Exercise aim
Reproduce the material that follows, please, but only from its first line to the line containing "slotted beech handle", inclusive.

Recorded information
<<<<
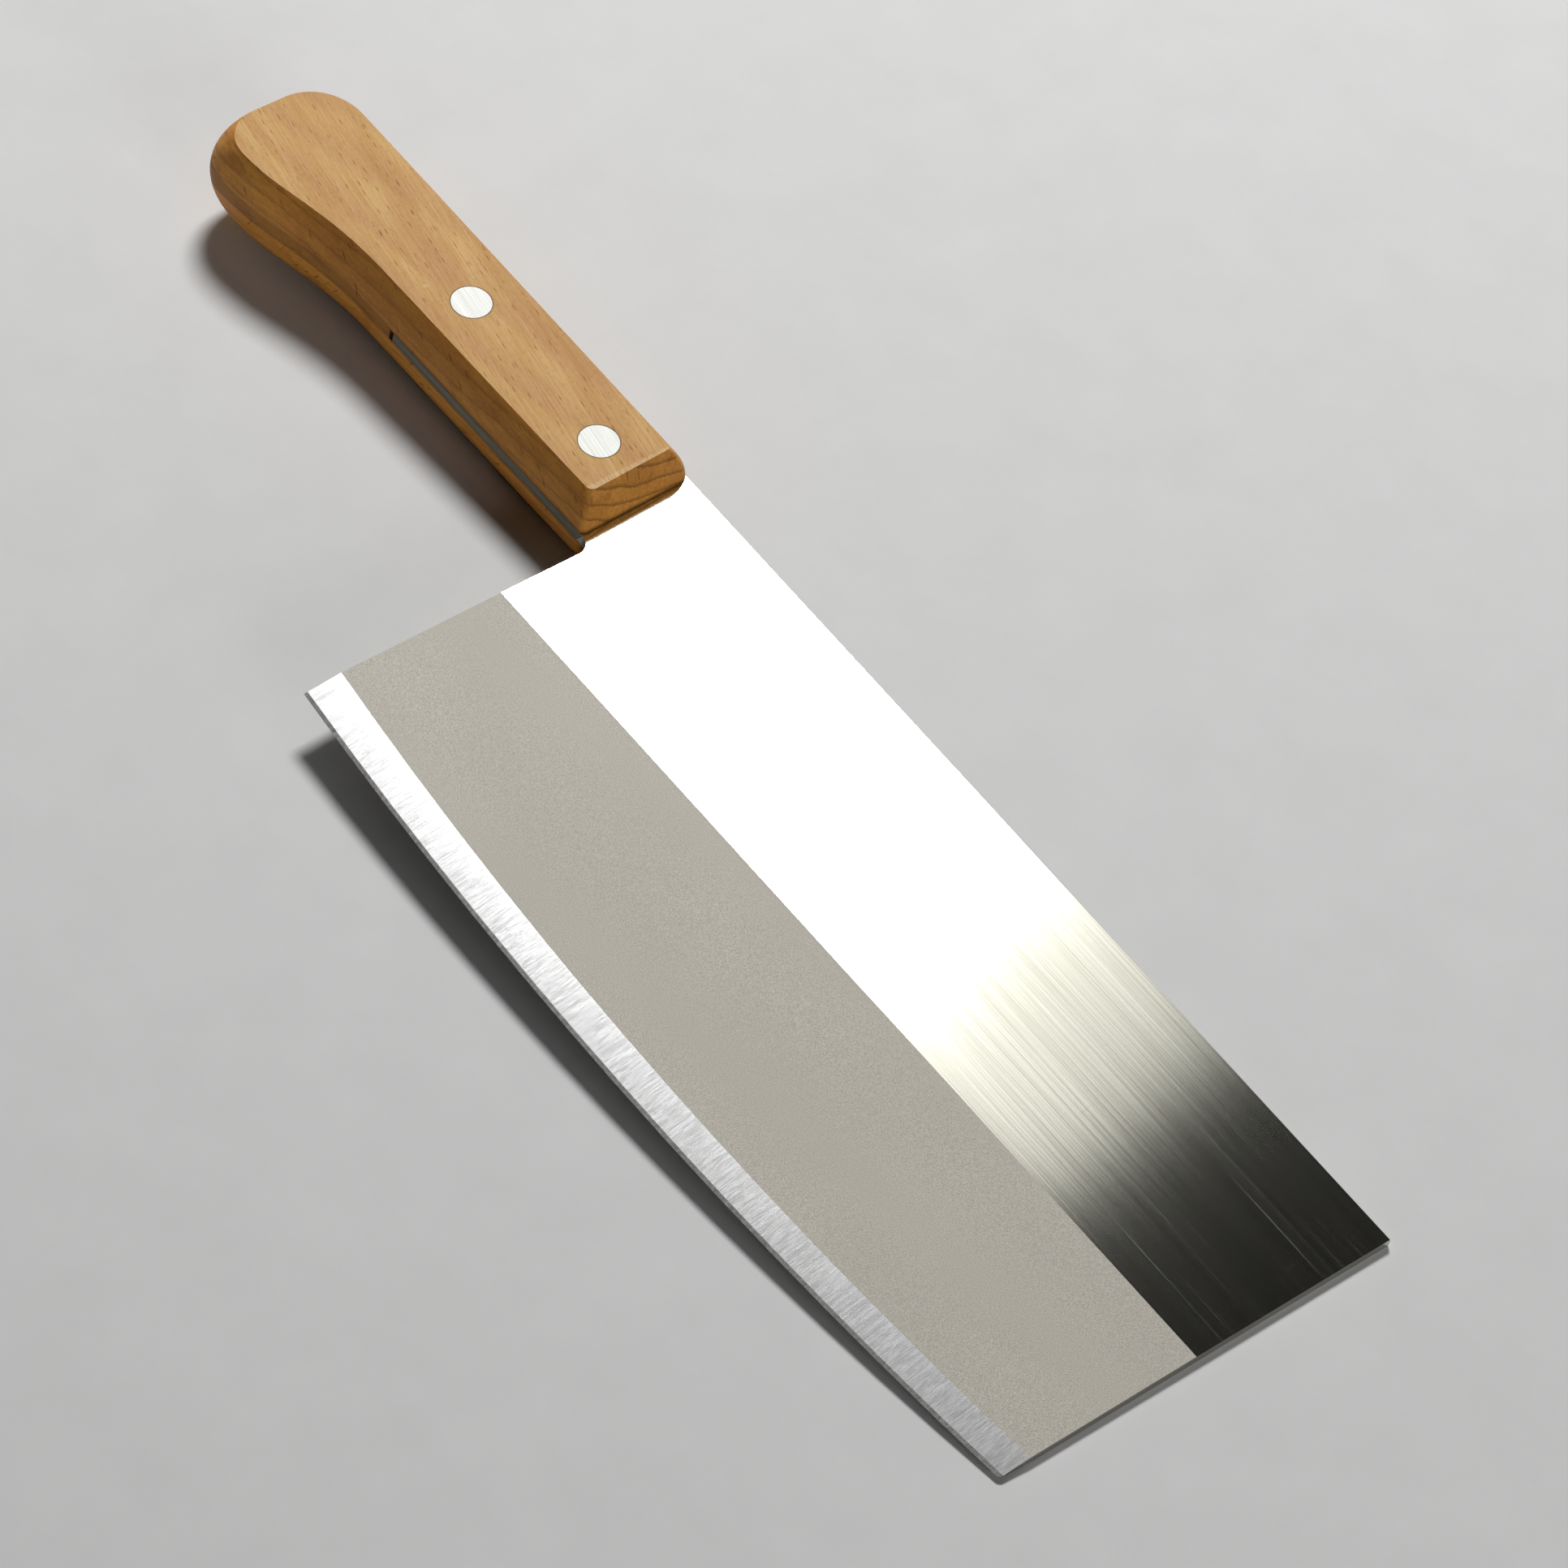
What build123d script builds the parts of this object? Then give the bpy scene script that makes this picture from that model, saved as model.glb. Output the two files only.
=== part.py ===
"""Thin rectangular cleaver: a sheet-steel blade with a half-length tang, held in a
slotted beech handle by two flush cutler's rivets.

Every piece is drawn with the knife straight: the blade's mid-plane in XY, the back of
the knife along the X axis, +X towards the tip, and X = 0 at the front of the wood.
At the end the knife is laid on its side, as it rests on a table: on the front under
edge of the handle and on the tip. Millimetres.
"""

import os
from math import atan2, degrees, sqrt

from build123d import *

# --- Blade ---------------------------------------------------------------------------
stock = 2.3  # sheet thickness at the tang and the heel
tip_thickness = 2.0  # the sides taper evenly from the heel to the tip
neck_length = 4.0  # bare steel between the wood and the heel
edge_length = 200.0  # heel to tip
blade_height = 96.2  # back to the lowest point of the curved cutting edge
heel_rise = 4.0  # the edge at the heel is this much above its lowest point
tip_rise = 6.2  # the same, at the tip
lowest_share = 0.5  # where that lowest point is, along the edge
grind_heel_height = 47.4  # back to the line where the lower grind starts, at the heel
grind_tip_height = 45.6  # the same, at the tip
thickness_at_bevel = 1.7  # where the lower grind meets the polished bevel
bevel_width = 7.2  # polished bevel, across, with the sharpened edge
thickness_at_edge = 0.4  # where the polished bevel meets the sharpened edge
sharpened_width = 0.8  # the narrow steep bevel at the very edge
edge_land = 0.06  # the edge itself, never a true line
tip_corner_radius = 1.0  # the tip's corner on the edge side, eased on the stone
neck_fillet = 3.0  # inner corner between neck and heel
arris = 0.15  # the back's long edges, just broken

# --- Handle --------------------------------------------------------------------------
handle_length = 116.2  # front of the wood to the butt
handle_thickness = 19.0  # flat to flat
front_height = 26.2  # back to belly at the front of the wood
waist_height = 27.2  # back to belly where the belly starts to swell
waist_to_butt = 39.2  # along the handle
swell_height = 32.4  # back to belly where the swell levels out
swell_to_butt = 17.2  # along the handle
butt_height = 33.2  # back to belly at the butt, before its corner is rounded
front_lean = 0.8  # the belly side of the front reaches this much further forward
side_radius = 17.5  # roundness of belly, butt and front, seen along the handle
back_radius = 13.5  # the same for the back, which is rounder
section_levels = (-1.0, -0.8, -0.45, 0.0, 0.45, 0.8, 1.0)  # shares of half a thickness

# Radii of the outline's corners, at the mid-plane and at the flats.
front_back_radii = (1.8, 0.6)
front_belly_radii = (1.3, 1.5)
waist_radii = (90.0, 92.8)
swell_radii = (50.0, 47.2)
butt_belly_radii = (8.0, 8.0)
butt_back_radii = (12.6, 10.2)

# --- Tang, slot and rivets -----------------------------------------------------------
tang_length = 58.3  # front of the wood to the end of the tang
slot_gap = 0.12  # each side of the tang
slot_end_gap = 1.2  # the saw runs past the end of the tang
front_rivet_to_front = 11.1  # axis to the front of the wood
rear_rivet_to_end = 6.7  # axis to the end of the tang
rivet_depth = 14.5  # back of the knife to the rivets' axis
rivet_head_radius = 4.0
rivet_head_thickness = 2.6
rivet_sleeve_radius = 2.75  # hollow shank, a tight fit in the tang
rivet_shank_radius = 1.9  # solid shank, driven into the hollow one
rivet_hole_gap = 0.05  # round the heads and shanks in the wood
shank_gap = 0.02  # solid shank in hollow shank, on the radius
shank_end_gap = 0.6  # left at the end of each shank when it is driven home

half_stock = stock / 2
half_handle = handle_thickness / 2
heel_x = neck_length
tip_x = heel_x + edge_length
waist_x = waist_to_butt - handle_length
swell_x = swell_to_butt - handle_length
rivet_points = {
    "front": (-front_rivet_to_front, -rivet_depth),
    "rear": (rear_rivet_to_end - tang_length, -rivet_depth),
}


def fallen_back(radius, height):
    """How far a convex side of this radius has fallen back at this height."""
    return radius - sqrt(radius**2 - height**2)


def belly_height(x):
    """Back to belly along the straight front part of the handle."""
    return front_height + (waist_height - front_height) * x / waist_x


def handle_outline(height):
    """The handle's outline at a height above its mid-plane, from the back of the front."""
    side = fallen_back(side_radius, height)
    back = fallen_back(back_radius, height)
    share = side / fallen_back(side_radius, half_handle)
    corners = [
        (-side, -back, front_back_radii),
        (front_lean - side, side - belly_height(front_lean), front_belly_radii),
        (waist_x, side - waist_height, waist_radii),
        (swell_x, side - swell_height, swell_radii),
        (side - handle_length, side - butt_height, butt_belly_radii),
        (side - handle_length, -back, butt_back_radii),
    ]
    points = [(x, y) for x, y, _ in corners]
    radii = [middle + (flat - middle) * share for _, _, (middle, flat) in corners]
    FilletPolyline(*points, radius=radii, close=True)


# --- The blade, its upper half drawn and then mirrored ----------------------------------
heel_corner = Vector(heel_x, heel_rise - blade_height)
lowest_point = Vector(heel_x + lowest_share * edge_length, -blade_height)
tip_corner = Vector(tip_x, tip_rise - blade_height)
neck_start = (-2 * neck_length, -belly_height(-2 * neck_length))
neck_end = (heel_x, -belly_height(heel_x))

with BuildPart() as blade:
    # The tang has the handle's own outline, because the two are ground flush together.
    with BuildSketch():
        with BuildLine():
            handle_outline(0)
        make_face()
        with Locations((-tang_length, 0)):
            Rectangle(tang_length, 2 * butt_height, align=(Align.MIN, Align.CENTER), mode=Mode.INTERSECT)
        with BuildLine():
            edge_curve = ThreePointArc(heel_corner, lowest_point, tip_corner)
            Polyline(tip_corner, (tip_x, 0), (neck_start[0], 0), neck_start, neck_end, heel_corner)
        make_face()
    extrude(amount=half_stock)

    upright_edges = blade.edges().filter_by(Axis.Z)
    fillet(upright_edges.sort_by_distance((*neck_end, 0))[0], neck_fillet)
    fillet(blade.edges().filter_by(Axis.Z).sort_by_distance(tip_corner)[0], tip_corner_radius)

    # The side tapers in a plane from the full sheet at the heel to the tip.
    with BuildSketch(Plane.XZ):
        Polygon((heel_x, half_stock), (tip_x, tip_thickness / 2), (tip_x, half_stock), align=None)
    extrude(amount=blade_height, mode=Mode.SUBTRACT)

    # The lower grind is a plane through the grind line, down to the top of the bevel.
    grind_heel = Vector(heel_x, -grind_heel_height, half_stock)
    grind_tip = Vector(tip_x, -grind_tip_height, tip_thickness / 2)
    bevel_top = Vector(lowest_point.X, bevel_width - blade_height, thickness_at_bevel / 2)
    along_grind = (grind_tip - grind_heel).normalized()
    grind_normal = (bevel_top - grind_heel).cross(along_grind).normalized()
    with BuildSketch(Plane(grind_heel, x_dir=along_grind, z_dir=grind_normal)):
        with Locations((-edge_length / 2, 0)):
            Rectangle(2 * edge_length, blade_height, align=(Align.MIN, Align.MAX))
    extrude(amount=stock, mode=Mode.SUBTRACT)

    # Both bevels run at a constant angle along the curved edge, so they are turned
    # about the centre of its arc. Radii of their lines, and heights above the mid-plane:
    edge_centre = edge_curve.arc_center
    edge_radius = edge_curve.radius
    sharpened_radius = edge_radius - sharpened_width
    bevel_slope = (thickness_at_bevel - thickness_at_edge) / 2 / (bevel_width - sharpened_width)
    clear_radius = edge_radius - 3 * bevel_width
    clear_height = thickness_at_edge / 2 + bevel_slope * (sharpened_radius - clear_radius)
    with BuildSketch(Plane(edge_centre, x_dir=(0, -1, 0), z_dir=(-1, 0, 0))):
        Polygon(
            (clear_radius, clear_height),
            (sharpened_radius, thickness_at_edge / 2),
            (edge_radius, edge_land / 2),
            (edge_radius + stock, edge_land / 2),
            (edge_radius + stock, 2 * stock),
            (clear_radius, 2 * stock),
            align=None,
        )
    revolve(axis=Axis(edge_centre, (0, 0, 1)), mode=Mode.SUBTRACT)

    with Locations(*rivet_points.values()):
        Hole(rivet_sleeve_radius)
    mirror(about=Plane.XY)

    back_edges = blade.faces().sort_by(Axis.Y)[-1].edges().filter_by(lambda edge: edge.length > stock)
    chamfer(back_edges, arris)

# --- The handle ----------------------------------------------------------------------
head_seat = half_handle - rivet_head_thickness

with BuildPart() as handle:
    for level in section_levels:
        with BuildSketch(Plane.XY.offset(level * half_handle)):
            with BuildLine():
                handle_outline(level * half_handle)
            make_face()
    loft()

    # The saw cut that takes the tang, open at the front, the back and the belly.
    with BuildSketch(Plane.XZ):
        with Locations((-tang_length - slot_end_gap, 0)):
            Rectangle(handle_length, stock + 2 * slot_gap, align=(Align.MIN, Align.CENTER))
    extrude(amount=2 * butt_height, both=True, mode=Mode.SUBTRACT)

    # Holes for the rivets' shanks, let in at both flats for their heads.
    with Locations(*rivet_points.values()):
        Hole(rivet_sleeve_radius + rivet_hole_gap)
    with BuildSketch(Plane.XY.offset(head_seat), Plane.XY.offset(-half_handle)):
        with Locations(*rivet_points.values()):
            Circle(rivet_head_radius + rivet_hole_gap)
    extrude(amount=rivet_head_thickness, mode=Mode.SUBTRACT)

# --- The rivets ----------------------------------------------------------------------
pieces = {"blade": blade, "handle": handle}

for place, point in rivet_points.items():
    # Hollow half: head on the upper flat, shank reaching down towards the other head.
    with BuildPart() as female:
        with BuildSketch(Plane.XY.offset(head_seat)):
            with Locations(point):
                Circle(rivet_head_radius)
        extrude(amount=rivet_head_thickness)
        with BuildSketch(Plane.XY.offset(head_seat)):
            with Locations(point):
                Circle(rivet_sleeve_radius)
                Circle(rivet_shank_radius + shank_gap, mode=Mode.SUBTRACT)
        extrude(amount=shank_end_gap - 2 * head_seat)
    pieces[f"{place}_rivet_female"] = female

    # Solid half: head on the lower flat, shank driven up the hollow one.
    with BuildPart() as male:
        with BuildSketch(Plane.XY.offset(-half_handle)):
            with Locations(point):
                Circle(rivet_head_radius)
        extrude(amount=rivet_head_thickness)
        with BuildSketch(Plane.XY.offset(-head_seat)):
            with Locations(point):
                Circle(rivet_shank_radius)
        extrude(amount=2 * head_seat - shank_end_gap)
    pieces[f"{place}_rivet_male"] = male

# --- Laid down on its side, origin under the middle of its box --------------------------
handle_contact_x = front_lean - fallen_back(side_radius, half_handle)
lying_angle = degrees(atan2(half_handle - tip_thickness / 2, tip_x - handle_contact_x))
for piece in pieces.values():
    piece.part.move(Location((0, 0, 0), (0, lying_angle, 0)))
box = Compound([piece.part for piece in pieces.values()]).bounding_box()
to_origin = Location((-box.center().X, -box.center().Y, -box.min.Z))

os.makedirs("parts", exist_ok=True)
for name, piece in pieces.items():
    piece.part.move(to_origin)
    piece.part.label = name
    export_step(piece.part, f"parts/{name}.step")

print(f"laid down by {lying_angle:.5f} degrees, then moved by {to_origin.position}")
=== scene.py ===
"""Kitchen cleaver: brushed, blasted and polished steel blade, oiled beech handle, rivets.

The knife lies on its side. "Knife millimetres" below are the maker's own coordinates:
x runs from the front of the wood towards the tip, y from the back of the knife (0) down
towards the edge (minus), z out of the blade's mid-plane, all with the knife held straight.
"""

from math import cos, radians, sin

import bmesh
import bpy
from mathutils import Matrix, Vector

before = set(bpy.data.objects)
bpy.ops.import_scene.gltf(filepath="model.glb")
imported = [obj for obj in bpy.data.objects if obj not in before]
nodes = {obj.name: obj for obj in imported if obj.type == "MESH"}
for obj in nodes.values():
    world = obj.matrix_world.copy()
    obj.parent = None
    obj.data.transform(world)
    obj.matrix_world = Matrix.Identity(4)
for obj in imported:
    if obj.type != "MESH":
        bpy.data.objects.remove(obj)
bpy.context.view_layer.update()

# --- Where the straight knife lies in the part's frame -------------------------------
MM = 0.001
LYING_ANGLE = radians(2.36277)  # tip down, about Y
LAID_AT = Vector((-0.04387585, 0.04812943, 0.00940934))  # front of the wood, at the back
LAY = Matrix.Translation(LAID_AT) @ Matrix.Rotation(LYING_ANGLE, 4, "Y")
UNLAY = LAY.inverted()


# --- Shading helpers -----------------------------------------------------------------
class Board:
    """Lays out one node tree: makes nodes, fills their sockets and joins them up."""

    def __init__(self, tree):
        self.tree = tree

    def plug(self, socket, value):
        """Joins another node's output to a socket, or sets the socket to a plain value."""
        if isinstance(value, bpy.types.NodeSocket):
            self.tree.links.new(value, socket)
        else:
            socket.default_value = value

    def node(self, kind, sockets=None, **fields):
        made = self.tree.nodes.new("ShaderNode" + kind)
        for name, value in fields.items():
            setattr(made, name, value)
        for name, value in (sockets or {}).items():
            self.plug(made.inputs[name], value)
        return made

    def math(self, operation, a, b=0.0, c=0.0, clamp=False):
        """One sum on values; MULTIPLY_ADD gives a * b + c."""
        made = self.node("Math", {0: a, 1: b, 2: c}, operation=operation, use_clamp=clamp)
        return made.outputs[0]

    def span(self, value, low, high, to_low=0.0, to_high=1.0, smooth=True):
        """Carries a value from one range to another, with soft ends if smooth."""
        kind = "SMOOTHSTEP" if smooth else "LINEAR"
        sockets = {"Value": value, "From Min": low, "From Max": high}
        sockets.update({"To Min": to_low, "To Max": to_high})
        return self.node("MapRange", sockets, interpolation_type=kind).outputs["Result"]

    def noise(self, vector, scale=1.0, detail=2.0, roughness=0.5):
        sockets = {"Vector": vector, "Scale": scale, "Detail": detail, "Roughness": roughness}
        return self.node("TexNoise", sockets).outputs["Fac"]

    def stretch(self, vector, scale=(1, 1, 1), turn=(0, 0, 0), shift=(0, 0, 0)):
        sockets = {"Vector": vector, "Scale": scale, "Location": shift}
        sockets["Rotation"] = [radians(angle) for angle in turn]
        return self.node("Mapping", sockets, vector_type="POINT").outputs["Vector"]

    def mix(self, share, a, b):
        """Colour a where the share is 0, colour b where it is 1."""
        made = self.node("Mix", {0: share, 6: a, 7: b}, data_type="RGBA", clamp_factor=True)
        return made.outputs[2]

    def group(self, tree, sockets):
        """Places a shared effect and gives its outputs by name."""
        made = self.node("Group", node_tree=tree)
        for name, value in sockets.items():
            self.plug(made.inputs[name], value)
        return made.outputs

    def knife_mm(self):
        """Knife millimetres of the point being shaded."""
        spot = self.node("TexCoord").outputs["Object"]
        sockets = {"Vector": spot, "Location": LAID_AT, "Scale": (MM, MM, MM)}
        sockets["Rotation"] = (0.0, LYING_ANGLE, 0.0)
        return self.node("Mapping", sockets, vector_type="TEXTURE").outputs["Vector"]

    def bump(self, height, distance, strength=1.0):
        """A normal from a height; the distance is the relief, in metres, of a height of 1."""
        sockets = {"Height": height, "Distance": distance, "Strength": strength}
        return self.node("Bump", sockets).outputs["Normal"]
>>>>
Full solution
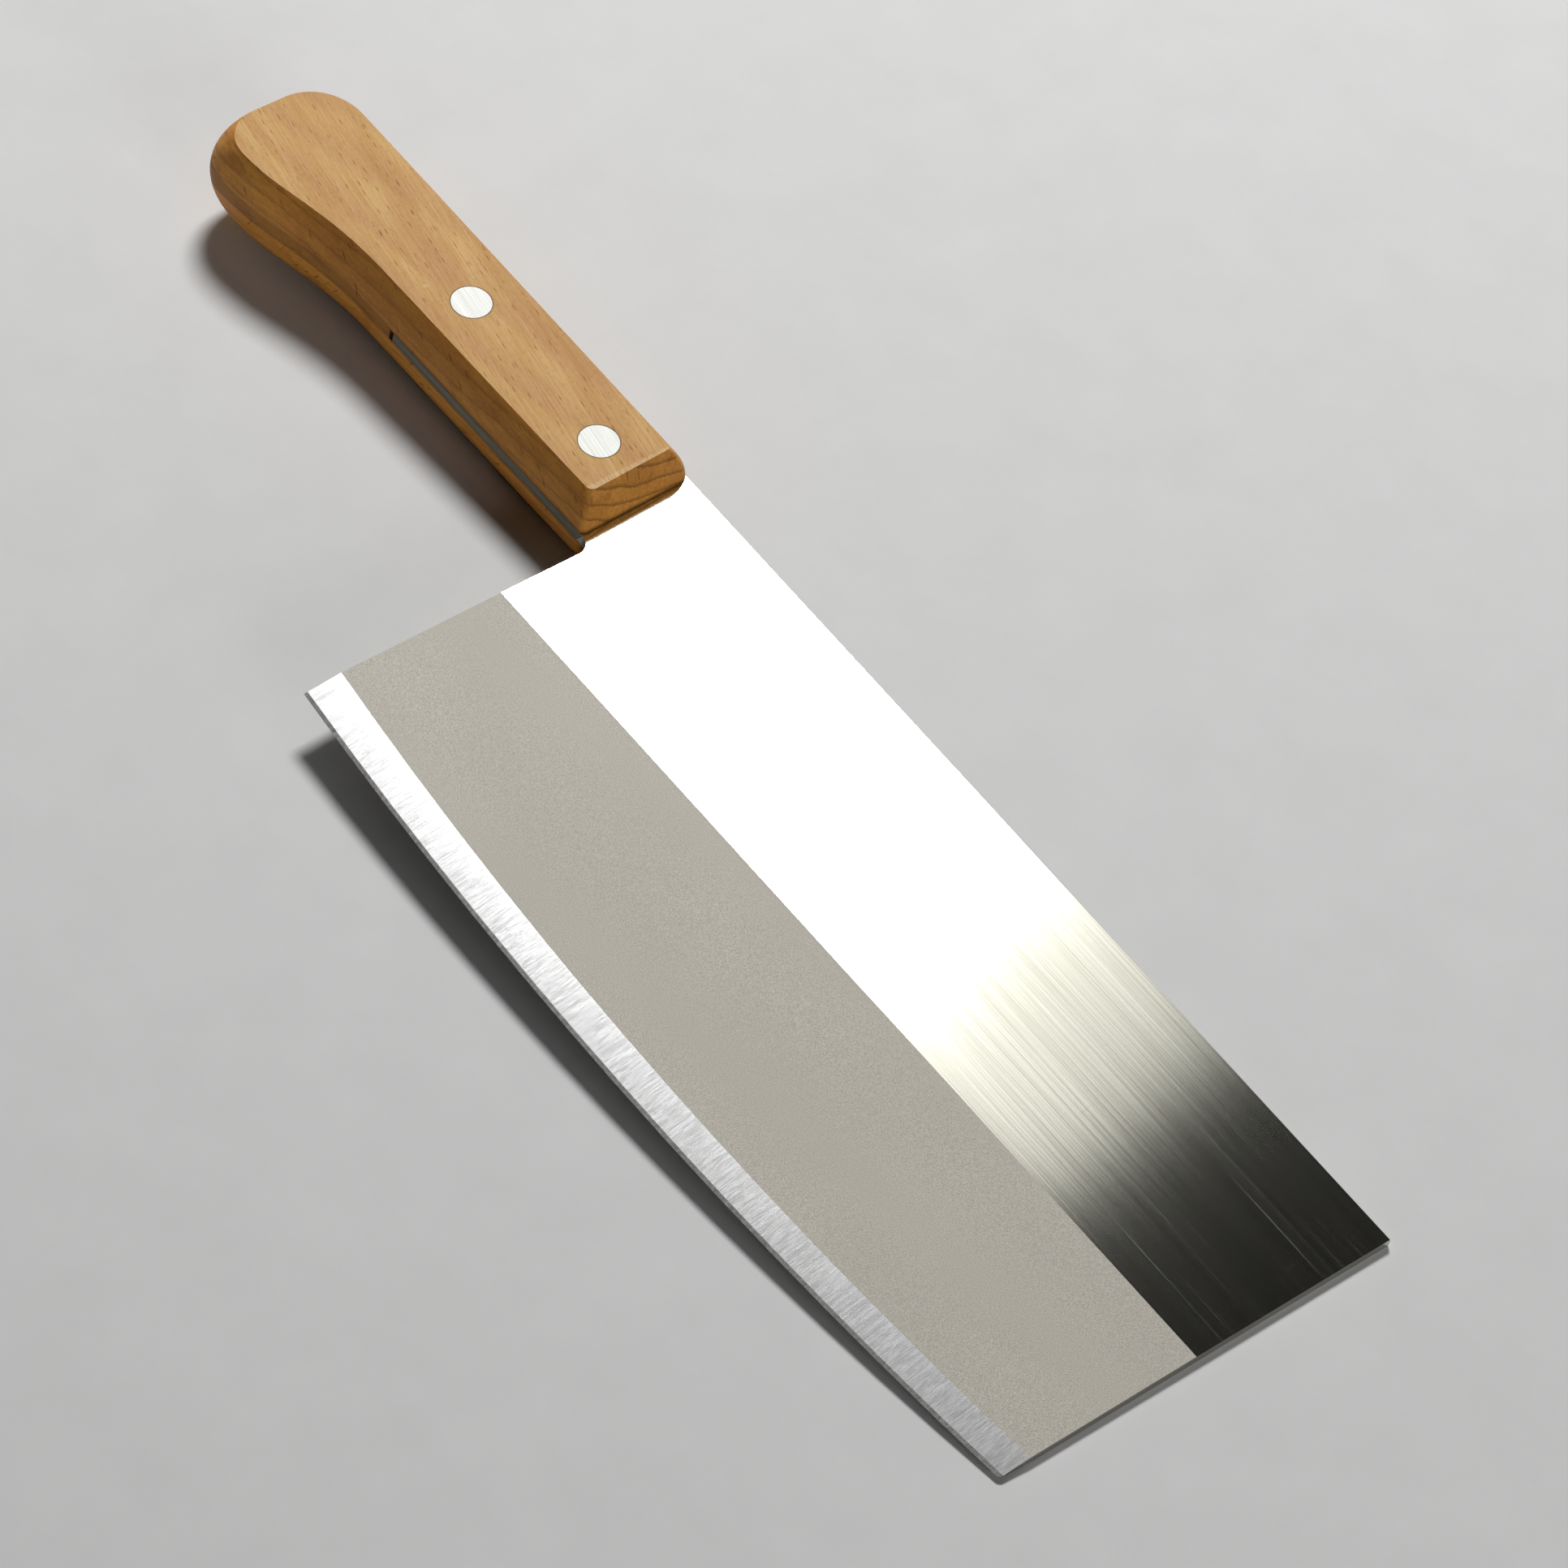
What build123d script builds the parts of this object? Then give the bpy scene script that makes this picture from that model, saved as model.glb. Output the two files only.
=== part.py ===
"""Thin rectangular cleaver: a sheet-steel blade with a half-length tang, held in a
slotted beech handle by two flush cutler's rivets.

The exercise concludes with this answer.